The mother of missing RAF gunner Corrie McKeague has said it "seems so unlikely" that her son is still alive.

As a search team investigating his disappearance trawled through 60 tonnes of waste at a landfill site, Mr McKeague's mother Nicola Urquhart said she was "terrified" of what they might find.

Her 23-year-old son, from Fife, vanished on a night out with friends in Bury St Edmunds, Suffolk, on September 24.

A bin lorry was seen on CCTV near Brentgovel Street in the town around the time Mr McKeague was last seen, and it took a route which appeared to coincide with the movements of his phone.

Ms Urquhart said that his family have pushed for the landfill site to be searched "from the very beginning" of the investigation, and that she was relieved the police had decided to do so.

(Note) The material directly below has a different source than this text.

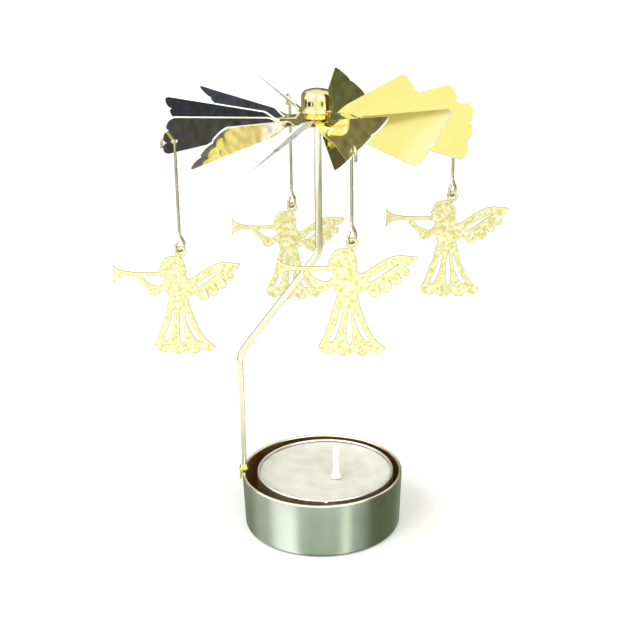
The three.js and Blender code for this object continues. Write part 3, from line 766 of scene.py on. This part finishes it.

She told Sky News that she was "terrified that they might find something but at the same time so relieved because from the very beginning it's been the most obvious and it has been the only bit of information, really intelligence, that they've ever had, that Corrie's phone travelled in the same place as the bin lorry."

"It was relief but at the same time really, really worried and terrified that they may find something."

She added: "I think it would be quite unrealistic for me to presume that Corrie could still be alive," but said "thinking that and believing it are two completely different things.

"Just now my absolute focus is on trying to keep it together for long enough to find Corrie."

It could take the team of eight trained search officers up to 10 weeks to sift through rubbish up to eight metres deep, covering around 920 square metres of the dump in Milton, near Cambridge.

A bin lorry linked to the disappearance of Mr McKeague was initially thought to have collected an 11kg (1st 10lb) load, but police said it was later found to be more than 100kg (15st 10lb).

Ms Urquhart has said this could "only mean one thing".

The area of the landfill site where the load was deposited is now being searched, with a digger mechanically excavating mounds of waste and officers in white protective suits raking through it on the ground.

A 26-year-old man had been arrested on suspicion of perverting the course of justice over the discrepancy in the lorry's load weight.

The man, who is not the bin lorry driver, faces no further action.

Detective Superintendent Katie Elliott said she does not believe there was a "deliberate attempt to mislead" the investigation, and that the focus had to be on finding Mr McKeague.

The six-month investigation has cost more than £300,000 to date and the search of the landfill site could cost more than £500,000 if it runs to 10 weeks.

Ms Elliott said it was a "dreadful" time for the family of Mr McKeague and her thoughts are with them.